To avoid the appearance of a conspiracy, manufacturers are unable to accept or act on complaints from one retailer about another store's prices. Policies are often included with dealer agreements and many retailers have them in their files without knowing it.
During the Reagan and Bush administrations, the FTC prosecuted few vertical pricing cases, but the commission has been more aggressive during the Clinton era. Some manufacturers learned the hard way that resale price maintenance under the Colgate Doctrine can be tricky.
For example, in the early 1990s Reebok's policy gave discounters a warning before they were cut off. This, among other aspects of the policy, raised the eyebrows of FTC officials.
A warning could lead to discussion over what the retailer has to do to avoid getting cut off. That would be an unlawful negotiation, in the commission?s view. Without admitting guilt, Reebok settled with the FTC and several state attorneys general for $9.5 million, plus trade practice restrictions.

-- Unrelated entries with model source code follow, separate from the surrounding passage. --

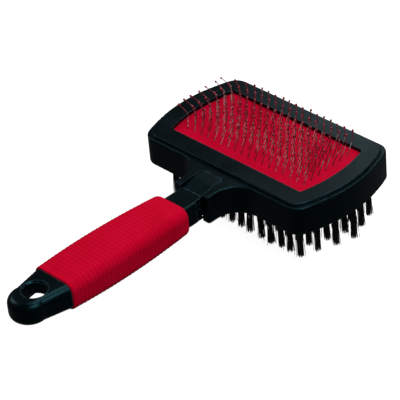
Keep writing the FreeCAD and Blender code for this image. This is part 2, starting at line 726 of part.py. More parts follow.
def main():
    os.makedirs("parts", exist_ok=True)
    holes = wire_holes()
    pieces = {
        "head_housing": head_housing(),
        "bezel_frame": bezel_frame(),
        "slicker_cushion": pad_layer(PAD_BOTTOM_Z, PAD_TOP_Z).cut(holes),
        "foundation_cloth": pad_layer(CLOTH_BOTTOM_Z, PAD_BOTTOM_Z).cut(holes),
        "foam_pad": pad_layer(FOAM_BOTTOM_Z, FOAM_TOP_Z),
        "bristle_block": bristle_block(),
        "tuft_anchors": tuft_anchors(),
        "block_screws": block_screws(),
        "pivot_pin": pivot_pin(),
        "pivot_bush": pivot_bush(),
        "friction_washers": friction_washers(),
        "release_button": release_button(),
        "button_spring": button_spring(),
        "rubber_grip": rubber_grip(),
        "handle_core": handle_core(),
    }
    for row in range(PIN_ROWS):
        pieces["staple_row_%d" % (row + 1)] = staple_row(row)
        pieces["ball_tips_%d" % (row + 1)] = tip_row(row)
    for row in range(TUFT_ROWS):
        pieces["bristle_row_%d" % (row + 1)] = bristle_row(row)

    tilt = math.degrees(resting_tilt())
    for shape in pieces.values():
        shape.rotate(vec(0, 0, 0), X_AXIS, tilt)
    bounds = FreeCAD.BoundBox()
    for shape in pieces.values():
        bounds.add(shape.optimalBoundingBox(False))
    shift = vec(-bounds.Center.x, -bounds.Center.y, -bounds.ZMin)
    for name, shape in pieces.items():
        shape.translate(shift)
        shape.exportStep("parts/%s.step" % name)

    print("tilt %.4f degrees, shift %.4f %.4f %.4f" % (tilt, shift.x, shift.y, shift.z))
    print("size %.2f x %.2f x %.2f" % (bounds.XLength, bounds.YLength, bounds.ZLength))
    for name, shape in pieces.items():
        if not shape.isValid() or any(solid.Volume <= 0 for solid in shape.Solids):
            print("bad shape:", name)
        print("%-18s %4d solids %10.2f mm3" % (name, len(shape.Solids), shape.Volume))


main()
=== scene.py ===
import json
import math
import random

import bpy
from mathutils import Matrix, Vector, noise


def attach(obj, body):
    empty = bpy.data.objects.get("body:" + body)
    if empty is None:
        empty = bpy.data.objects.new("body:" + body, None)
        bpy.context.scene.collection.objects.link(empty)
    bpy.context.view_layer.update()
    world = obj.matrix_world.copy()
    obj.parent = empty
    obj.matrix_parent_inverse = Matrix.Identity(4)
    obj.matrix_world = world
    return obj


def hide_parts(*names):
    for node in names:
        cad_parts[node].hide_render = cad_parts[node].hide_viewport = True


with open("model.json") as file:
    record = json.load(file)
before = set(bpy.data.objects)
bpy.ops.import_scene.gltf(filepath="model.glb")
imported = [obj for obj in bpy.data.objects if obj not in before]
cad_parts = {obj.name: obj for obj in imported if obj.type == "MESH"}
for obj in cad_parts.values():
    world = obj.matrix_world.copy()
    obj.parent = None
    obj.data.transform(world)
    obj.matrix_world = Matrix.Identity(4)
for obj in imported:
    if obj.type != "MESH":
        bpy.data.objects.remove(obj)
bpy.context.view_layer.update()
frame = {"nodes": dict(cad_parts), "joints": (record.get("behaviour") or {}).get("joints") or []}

# Two-sided grooming brush. Soft and fine pieces are built here in the head's own frame, in millimetres:
# X along the head, Y from the handle towards the head, Z up on the pin side, z = 0 at the bezel's top.
MM = 0.001
PIVOT = Vector((0, -49.5, -9.7))

# ---- camera ----
VIEW_AZIMUTH = 42.87           # degrees, 0 looks along +Y
VIEW_ELEVATION = 27.37
VIEW_ROLL = 4.21
VIEW_DISTANCE = 1.1168         # metres, from the target
VIEW_TARGET = Vector((0.0096, 0.0104, 0.0341))
LENS = 199.06                  # millimetres, as the sensor
SENSOR_WIDTH = 36.0
FLOOR_HALF = 20.0              # metres

# ---- head and pad ----
HEAD_HALF_LENGTH = 53.9
HEAD_HALF_DEPTH = 35.8
HEAD_CENTRE_Y = -0.9
HEAD_BOW = 8.0
HEAD_CORNER = 8.5
CORNER_SHRINK = 0.8
WINDOW_HALF_LENGTH = 49.0
WINDOW_HALF_DEPTH = 24.0
WINDOW_CENTRE_Y = -0.5
PAD_INSET = 4.1
PAD_TOP_Z = -2.2
PAD_BOTTOM_Z = -4.2
PAD_CROWN = 0.5
PAD_STEPS_X = 320
PAD_STEPS_Y = 200
PAD_UNEVEN = 0.06              # height of slow waves in the rubber
PAD_WAVES = 0.16               # how many of them fit in a millimetre
PUCKER_R = 0.55                # raised ring round each pin
PUCKER_WIDTH = 0.3
PUCKER_HEIGHT = 0.12
PIT_WIDTH = 0.4                # pit inside the ring, where the wire goes through
PIT_DEPTH = 0.3

# ---- wire pins ----
PIN_COLUMNS = 18
PIN_ROWS = 7
PIN_PITCH_X = 4.9
PIN_PITCH_Y = 5.5
WIRE_R = 0.225
WIRE_SIDES = 8
BEND_REACH = 0.5               # how far before a corner the wire starts to bend
BEND_STEPS = 4
CROWN_Z = -5.2                 # the part of a staple that joins two pins behind the cloth
FOOT_HEIGHT = 0.3              # heights above the pad's edge
KNEE_HEIGHT = 6.9
PIN_HEIGHT = 13.4
KNEE_LEAN = 4.2
TIP_LEAN = 4.8
SPLAY_START = 20.0             # pins nearer the left end than this splay outwards
SPLAY_END = 42.0
SPLAY = 8.6
SPLAY_KNEE_SHARE = 0.3         # how much of the sideways lean is reached at the knee
SPLAY_KNEE_BACK = 1.2          # a fully splayed pin leans this much less along Y
SPLAY_TIP_BACK = 3.4
SPLAY_DROP = 2.4
LEAN_CHANCE = 0.6              # a pin that does not splay is off by up to this much
KNEE_LEAN_CHANCE = 0.25
KNEE_HEIGHT_CHANCE = 0.3
PIN_HEIGHT_CHANCE = (-0.35, 0.2)

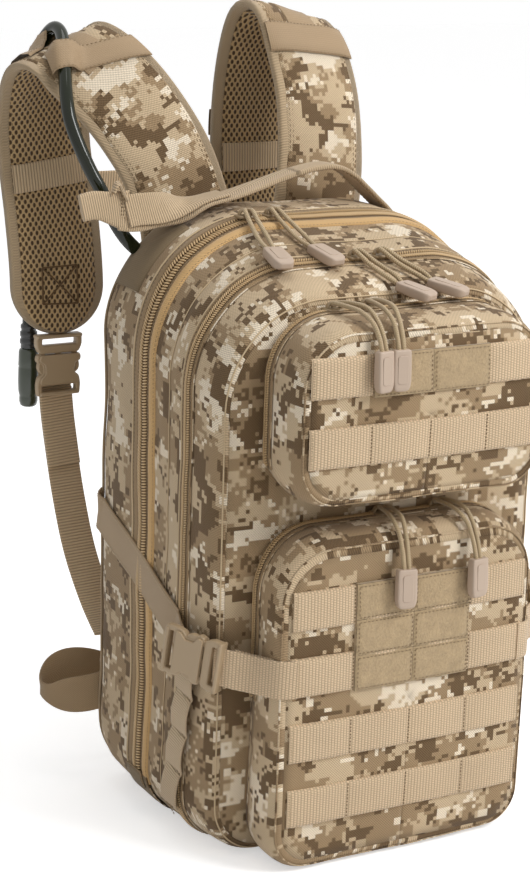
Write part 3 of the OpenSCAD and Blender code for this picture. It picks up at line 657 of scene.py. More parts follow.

The Colgate plan only applies to a manufacturer's customer, so manufacturers using distributors are unable to impose a policy on retail prices. Manufacturers often sell directly to potential discounters.
Manufacturers using distributors can impact retail discounters indirectly with a wholesale price policy. This can eliminate "five percenters"?wholesalers who sell to mail-order companies with minimal markup. Park Tool announced a wholesale price maintenance policy in 1996.
The Supreme Court ruled in November that maximum retail price maintenance is not automatically illegal. Lower courts can now analyze maximum price setting cases by judging the case's affect on the economy. Minimum price maintenance remains automatically illegal except when covered by the Colgate Doctrine.
Starting in 1937, resale price maintenance was legal in some states under fair trade laws. Schwinn bicycles were fair trade items in some states. Congress ended the fair trade era in 1975.